▶ Your objective: Extract, verbatim, all lines starting at the one containing "Write the Blender Python" and ending with the final line of the listing, and no others.

***** Provided material *****

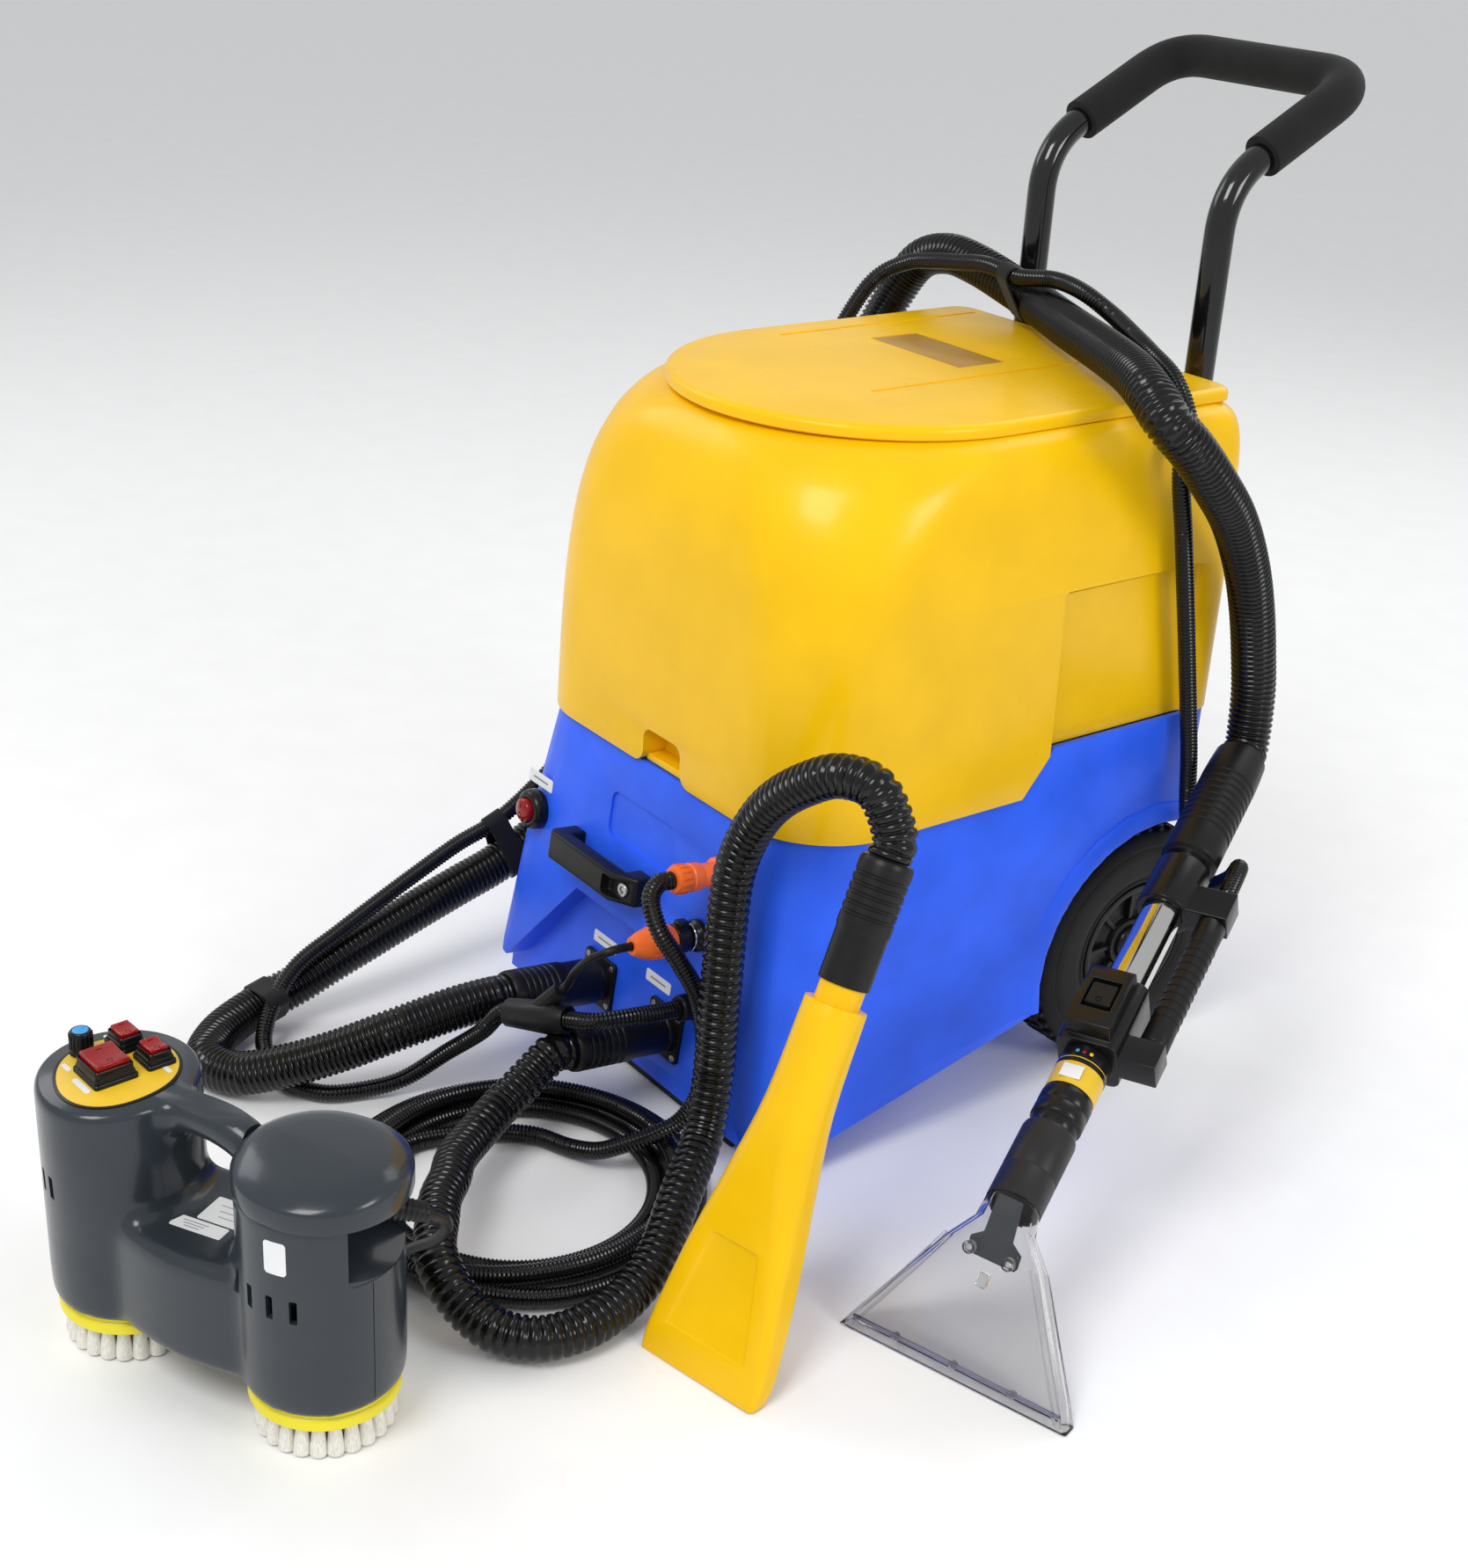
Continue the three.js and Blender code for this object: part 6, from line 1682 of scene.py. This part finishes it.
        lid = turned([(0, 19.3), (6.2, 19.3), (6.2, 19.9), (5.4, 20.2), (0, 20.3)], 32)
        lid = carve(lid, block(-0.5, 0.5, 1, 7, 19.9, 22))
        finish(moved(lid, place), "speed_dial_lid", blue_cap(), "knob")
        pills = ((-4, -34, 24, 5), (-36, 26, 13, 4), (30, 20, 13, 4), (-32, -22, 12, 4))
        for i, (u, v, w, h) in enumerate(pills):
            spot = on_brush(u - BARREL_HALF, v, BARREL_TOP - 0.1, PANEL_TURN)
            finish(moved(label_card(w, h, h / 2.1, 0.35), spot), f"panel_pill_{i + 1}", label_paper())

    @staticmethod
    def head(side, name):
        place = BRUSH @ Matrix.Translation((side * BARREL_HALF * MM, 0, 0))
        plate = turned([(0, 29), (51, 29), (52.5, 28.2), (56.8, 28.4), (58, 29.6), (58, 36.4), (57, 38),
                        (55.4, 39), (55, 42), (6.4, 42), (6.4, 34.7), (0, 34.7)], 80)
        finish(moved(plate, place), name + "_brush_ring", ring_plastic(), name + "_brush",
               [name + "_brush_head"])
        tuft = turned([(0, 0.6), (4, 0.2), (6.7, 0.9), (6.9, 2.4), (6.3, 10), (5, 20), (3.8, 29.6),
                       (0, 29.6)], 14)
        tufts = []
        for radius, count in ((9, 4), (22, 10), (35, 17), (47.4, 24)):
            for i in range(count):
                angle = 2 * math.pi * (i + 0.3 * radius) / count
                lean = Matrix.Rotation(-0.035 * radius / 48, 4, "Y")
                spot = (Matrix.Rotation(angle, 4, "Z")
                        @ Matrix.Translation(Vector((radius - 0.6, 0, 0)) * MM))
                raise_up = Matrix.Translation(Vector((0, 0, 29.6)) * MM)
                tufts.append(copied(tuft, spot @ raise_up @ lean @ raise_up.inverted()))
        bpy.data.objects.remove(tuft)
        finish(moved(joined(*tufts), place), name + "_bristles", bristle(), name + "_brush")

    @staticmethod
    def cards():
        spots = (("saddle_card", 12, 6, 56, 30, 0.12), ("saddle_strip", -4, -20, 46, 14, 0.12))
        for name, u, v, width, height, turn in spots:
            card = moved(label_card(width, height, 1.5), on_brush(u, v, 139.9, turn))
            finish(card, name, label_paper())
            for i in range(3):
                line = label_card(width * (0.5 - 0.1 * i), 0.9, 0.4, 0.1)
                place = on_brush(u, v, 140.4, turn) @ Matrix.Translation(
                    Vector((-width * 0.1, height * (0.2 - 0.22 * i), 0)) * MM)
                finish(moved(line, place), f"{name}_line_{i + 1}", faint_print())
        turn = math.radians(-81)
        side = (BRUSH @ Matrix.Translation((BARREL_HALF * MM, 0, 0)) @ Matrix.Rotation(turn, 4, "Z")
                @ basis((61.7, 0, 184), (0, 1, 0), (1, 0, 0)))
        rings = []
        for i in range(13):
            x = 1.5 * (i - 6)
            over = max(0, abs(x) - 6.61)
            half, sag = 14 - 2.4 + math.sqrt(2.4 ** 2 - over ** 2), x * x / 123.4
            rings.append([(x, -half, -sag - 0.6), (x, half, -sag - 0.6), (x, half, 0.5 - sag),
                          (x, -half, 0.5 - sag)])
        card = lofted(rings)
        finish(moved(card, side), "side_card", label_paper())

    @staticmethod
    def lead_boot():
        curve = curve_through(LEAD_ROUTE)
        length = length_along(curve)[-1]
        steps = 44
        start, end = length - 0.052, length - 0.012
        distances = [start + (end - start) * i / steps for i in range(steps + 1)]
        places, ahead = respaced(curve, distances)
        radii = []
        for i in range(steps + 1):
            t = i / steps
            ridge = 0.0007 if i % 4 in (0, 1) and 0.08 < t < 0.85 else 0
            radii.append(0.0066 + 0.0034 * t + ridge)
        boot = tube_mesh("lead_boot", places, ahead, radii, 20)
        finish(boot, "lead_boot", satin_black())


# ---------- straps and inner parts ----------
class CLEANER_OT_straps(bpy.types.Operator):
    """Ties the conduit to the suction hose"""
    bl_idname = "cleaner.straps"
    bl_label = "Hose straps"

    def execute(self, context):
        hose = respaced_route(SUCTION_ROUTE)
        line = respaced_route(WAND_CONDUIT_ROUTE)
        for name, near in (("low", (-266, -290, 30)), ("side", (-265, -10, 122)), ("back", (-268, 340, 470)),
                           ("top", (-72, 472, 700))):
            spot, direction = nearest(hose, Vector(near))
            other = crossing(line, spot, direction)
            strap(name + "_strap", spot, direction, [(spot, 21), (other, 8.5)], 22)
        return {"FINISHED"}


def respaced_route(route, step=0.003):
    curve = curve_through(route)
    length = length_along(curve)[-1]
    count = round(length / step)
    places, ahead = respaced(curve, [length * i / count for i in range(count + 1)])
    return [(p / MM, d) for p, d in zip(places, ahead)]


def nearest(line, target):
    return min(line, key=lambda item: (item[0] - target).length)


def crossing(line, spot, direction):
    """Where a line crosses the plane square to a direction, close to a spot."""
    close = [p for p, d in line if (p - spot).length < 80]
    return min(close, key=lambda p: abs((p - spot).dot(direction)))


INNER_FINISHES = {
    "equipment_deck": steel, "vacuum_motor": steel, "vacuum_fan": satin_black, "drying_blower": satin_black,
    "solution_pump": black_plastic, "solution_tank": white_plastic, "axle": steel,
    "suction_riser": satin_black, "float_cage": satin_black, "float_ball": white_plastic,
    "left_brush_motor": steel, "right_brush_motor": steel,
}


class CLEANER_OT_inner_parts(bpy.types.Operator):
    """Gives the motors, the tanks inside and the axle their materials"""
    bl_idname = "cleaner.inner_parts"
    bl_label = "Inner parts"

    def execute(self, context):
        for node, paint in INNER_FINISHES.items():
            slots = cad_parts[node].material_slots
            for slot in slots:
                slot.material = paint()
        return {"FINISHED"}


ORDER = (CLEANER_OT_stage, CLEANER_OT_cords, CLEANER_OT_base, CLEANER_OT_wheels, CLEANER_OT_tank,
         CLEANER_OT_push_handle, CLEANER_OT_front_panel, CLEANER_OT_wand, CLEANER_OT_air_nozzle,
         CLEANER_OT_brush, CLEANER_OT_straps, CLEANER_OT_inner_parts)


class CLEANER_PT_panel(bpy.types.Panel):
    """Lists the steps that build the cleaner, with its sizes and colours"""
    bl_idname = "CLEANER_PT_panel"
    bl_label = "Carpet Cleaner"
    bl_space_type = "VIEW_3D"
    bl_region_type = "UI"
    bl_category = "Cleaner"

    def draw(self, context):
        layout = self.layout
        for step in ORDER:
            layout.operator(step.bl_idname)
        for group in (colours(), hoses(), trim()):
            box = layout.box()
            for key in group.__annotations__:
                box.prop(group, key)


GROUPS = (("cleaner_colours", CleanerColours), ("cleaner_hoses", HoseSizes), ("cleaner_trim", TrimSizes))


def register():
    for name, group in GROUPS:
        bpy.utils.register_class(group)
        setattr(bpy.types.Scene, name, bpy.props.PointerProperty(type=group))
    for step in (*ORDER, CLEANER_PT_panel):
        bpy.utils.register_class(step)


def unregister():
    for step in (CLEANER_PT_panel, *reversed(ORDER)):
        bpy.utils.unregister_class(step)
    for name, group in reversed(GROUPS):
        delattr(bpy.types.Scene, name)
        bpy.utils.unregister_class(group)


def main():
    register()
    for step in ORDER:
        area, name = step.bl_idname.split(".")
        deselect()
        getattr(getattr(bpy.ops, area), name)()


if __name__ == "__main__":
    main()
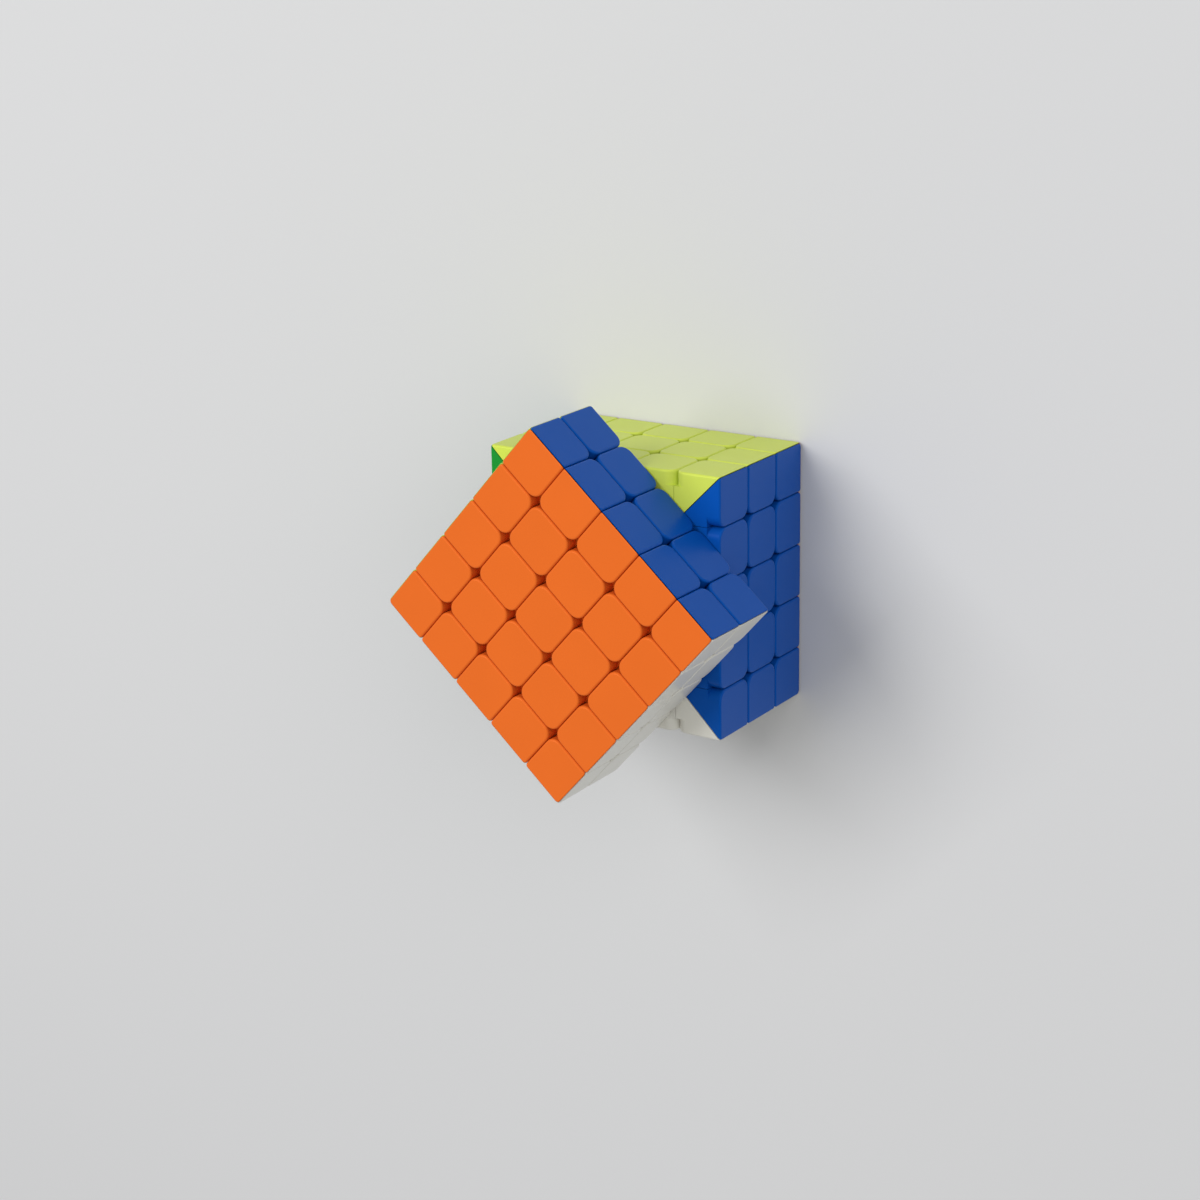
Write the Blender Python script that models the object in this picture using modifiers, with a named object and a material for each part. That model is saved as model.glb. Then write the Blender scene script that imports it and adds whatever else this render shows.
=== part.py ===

*****

▶ Solution for this task:
Write the Blender Python script that models the object in this picture using modifiers, with a named object and a material for each part. That model is saved as model.glb. Then write the Blender scene script that imports it and adds whatever else this render shows.
=== part.py ===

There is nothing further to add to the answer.